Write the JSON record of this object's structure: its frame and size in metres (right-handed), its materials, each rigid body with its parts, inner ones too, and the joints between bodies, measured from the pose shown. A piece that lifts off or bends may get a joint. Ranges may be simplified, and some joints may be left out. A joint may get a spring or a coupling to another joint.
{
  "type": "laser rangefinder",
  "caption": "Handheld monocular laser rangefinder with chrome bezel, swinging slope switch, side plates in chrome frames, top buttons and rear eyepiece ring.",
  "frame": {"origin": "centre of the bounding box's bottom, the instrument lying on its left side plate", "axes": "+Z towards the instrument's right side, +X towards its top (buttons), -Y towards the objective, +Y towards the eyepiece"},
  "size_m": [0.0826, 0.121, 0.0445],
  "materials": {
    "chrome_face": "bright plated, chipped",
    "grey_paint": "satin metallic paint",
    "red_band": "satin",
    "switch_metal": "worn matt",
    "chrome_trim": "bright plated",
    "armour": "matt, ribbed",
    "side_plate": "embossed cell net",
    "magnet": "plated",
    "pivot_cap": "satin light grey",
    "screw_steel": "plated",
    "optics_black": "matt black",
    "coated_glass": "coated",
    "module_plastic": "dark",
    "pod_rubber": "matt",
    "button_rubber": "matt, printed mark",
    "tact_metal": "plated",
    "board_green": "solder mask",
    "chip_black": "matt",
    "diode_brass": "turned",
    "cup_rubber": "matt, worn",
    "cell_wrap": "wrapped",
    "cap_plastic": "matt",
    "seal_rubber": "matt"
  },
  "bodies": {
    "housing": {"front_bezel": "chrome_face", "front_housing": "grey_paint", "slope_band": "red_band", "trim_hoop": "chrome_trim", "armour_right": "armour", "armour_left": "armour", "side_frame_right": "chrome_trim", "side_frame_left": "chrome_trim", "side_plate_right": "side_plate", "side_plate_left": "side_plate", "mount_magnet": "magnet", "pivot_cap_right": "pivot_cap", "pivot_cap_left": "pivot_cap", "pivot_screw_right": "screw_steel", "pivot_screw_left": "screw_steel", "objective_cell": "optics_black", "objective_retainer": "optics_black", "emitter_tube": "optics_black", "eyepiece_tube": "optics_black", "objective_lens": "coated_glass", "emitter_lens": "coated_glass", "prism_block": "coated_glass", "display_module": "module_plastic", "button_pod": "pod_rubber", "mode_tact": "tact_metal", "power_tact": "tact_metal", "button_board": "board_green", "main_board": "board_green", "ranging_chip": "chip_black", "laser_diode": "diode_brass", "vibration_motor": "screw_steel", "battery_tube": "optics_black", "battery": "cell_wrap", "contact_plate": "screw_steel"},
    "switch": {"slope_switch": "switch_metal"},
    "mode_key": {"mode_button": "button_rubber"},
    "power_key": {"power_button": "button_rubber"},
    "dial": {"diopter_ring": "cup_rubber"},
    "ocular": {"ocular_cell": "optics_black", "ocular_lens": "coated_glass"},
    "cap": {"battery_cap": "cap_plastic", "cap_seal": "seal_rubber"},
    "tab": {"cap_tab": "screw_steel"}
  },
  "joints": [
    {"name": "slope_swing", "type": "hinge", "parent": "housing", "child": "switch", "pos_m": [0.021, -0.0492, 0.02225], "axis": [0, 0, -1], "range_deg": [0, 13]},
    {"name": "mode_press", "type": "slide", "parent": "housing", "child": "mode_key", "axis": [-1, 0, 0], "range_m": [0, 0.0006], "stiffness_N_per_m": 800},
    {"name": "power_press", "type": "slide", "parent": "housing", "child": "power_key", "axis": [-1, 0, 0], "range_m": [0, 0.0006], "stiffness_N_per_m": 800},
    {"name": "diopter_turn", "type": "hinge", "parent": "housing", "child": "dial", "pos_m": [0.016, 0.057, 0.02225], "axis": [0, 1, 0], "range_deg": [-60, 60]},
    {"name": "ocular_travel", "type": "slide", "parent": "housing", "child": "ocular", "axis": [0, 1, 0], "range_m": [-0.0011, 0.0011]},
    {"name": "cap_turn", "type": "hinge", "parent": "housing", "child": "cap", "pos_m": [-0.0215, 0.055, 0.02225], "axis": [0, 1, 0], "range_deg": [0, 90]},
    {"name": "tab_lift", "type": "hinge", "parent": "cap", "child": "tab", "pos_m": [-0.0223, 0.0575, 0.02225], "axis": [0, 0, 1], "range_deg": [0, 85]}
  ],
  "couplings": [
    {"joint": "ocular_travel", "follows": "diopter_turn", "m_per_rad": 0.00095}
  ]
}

Problem details
Your task is to transcribe the material exactly.

Final answer
Write the JSON record of this object's structure: its frame and size in metres (right-handed), its materials, each rigid body with its parts, inner ones too, and the joints between bodies, measured from the pose shown. A piece that lifts off or bends may get a joint. Ranges may be simplified, and some joints may be left out. A joint may get a spring or a coupling to another joint.
{
  "type": "laser rangefinder",
  "caption": "Handheld monocular laser rangefinder with chrome bezel, swinging slope switch, side plates in chrome frames, top buttons and rear eyepiece ring.",
  "frame": {"origin": "centre of the bounding box's bottom, the instrument lying on its left side plate", "axes": "+Z towards the instrument's right side, +X towards its top (buttons), -Y towards the objective, +Y towards the eyepiece"},
  "size_m": [0.0826, 0.121, 0.0445],
  "materials": {
    "chrome_face": "bright plated, chipped",
    "grey_paint": "satin metallic paint",
    "red_band": "satin",
    "switch_metal": "worn matt",
    "chrome_trim": "bright plated",
    "armour": "matt, ribbed",
    "side_plate": "embossed cell net",
    "magnet": "plated",
    "pivot_cap": "satin light grey",
    "screw_steel": "plated",
    "optics_black": "matt black",
    "coated_glass": "coated",
    "module_plastic": "dark",
    "pod_rubber": "matt",
    "button_rubber": "matt, printed mark",
    "tact_metal": "plated",
    "board_green": "solder mask",
    "chip_black": "matt",
    "diode_brass": "turned",
    "cup_rubber": "matt, worn",
    "cell_wrap": "wrapped",
    "cap_plastic": "matt",
    "seal_rubber": "matt"
  },
  "bodies": {
    "housing": {"front_bezel": "chrome_face", "front_housing": "grey_paint", "slope_band": "red_band", "trim_hoop": "chrome_trim", "armour_right": "armour", "armour_left": "armour", "side_frame_right": "chrome_trim", "side_frame_left": "chrome_trim", "side_plate_right": "side_plate", "side_plate_left": "side_plate", "mount_magnet": "magnet", "pivot_cap_right": "pivot_cap", "pivot_cap_left": "pivot_cap", "pivot_screw_right": "screw_steel", "pivot_screw_left": "screw_steel", "objective_cell": "optics_black", "objective_retainer": "optics_black", "emitter_tube": "optics_black", "eyepiece_tube": "optics_black", "objective_lens": "coated_glass", "emitter_lens": "coated_glass", "prism_block": "coated_glass", "display_module": "module_plastic", "button_pod": "pod_rubber", "mode_tact": "tact_metal", "power_tact": "tact_metal", "button_board": "board_green", "main_board": "board_green", "ranging_chip": "chip_black", "laser_diode": "diode_brass", "vibration_motor": "screw_steel", "battery_tube": "optics_black", "battery": "cell_wrap", "contact_plate": "screw_steel"},
    "switch": {"slope_switch": "switch_metal"},
    "mode_key": {"mode_button": "button_rubber"},
    "power_key": {"power_button": "button_rubber"},
    "dial": {"diopter_ring": "cup_rubber"},
    "ocular": {"ocular_cell": "optics_black", "ocular_lens": "coated_glass"},
    "cap": {"battery_cap": "cap_plastic", "cap_seal": "seal_rubber"},
    "tab": {"cap_tab": "screw_steel"}
  },
  "joints": [
    {"name": "slope_swing", "type": "hinge", "parent": "housing", "child": "switch", "pos_m": [0.021, -0.0492, 0.02225], "axis": [0, 0, -1], "range_deg": [0, 13]},
    {"name": "mode_press", "type": "slide", "parent": "housing", "child": "mode_key", "axis": [-1, 0, 0], "range_m": [0, 0.0006], "stiffness_N_per_m": 800},
    {"name": "power_press", "type": "slide", "parent": "housing", "child": "power_key", "axis": [-1, 0, 0], "range_m": [0, 0.0006], "stiffness_N_per_m": 800},
    {"name": "diopter_turn", "type": "hinge", "parent": "housing", "child": "dial", "pos_m": [0.016, 0.057, 0.02225], "axis": [0, 1, 0], "range_deg": [-60, 60]},
    {"name": "ocular_travel", "type": "slide", "parent": "housing", "child": "ocular", "axis": [0, 1, 0], "range_m": [-0.0011, 0.0011]},
    {"name": "cap_turn", "type": "hinge", "parent": "housing", "child": "cap", "pos_m": [-0.0215, 0.055, 0.02225], "axis": [0, 1, 0], "range_deg": [0, 90]},
    {"name": "tab_lift", "type": "hinge", "parent": "cap", "child": "tab", "pos_m": [-0.0223, 0.0575, 0.02225], "axis": [0, 0, 1], "range_deg": [0, 85]}
  ],
  "couplings": [
    {"joint": "ocular_travel", "follows": "diopter_turn", "m_per_rad": 0.00095}
  ]
}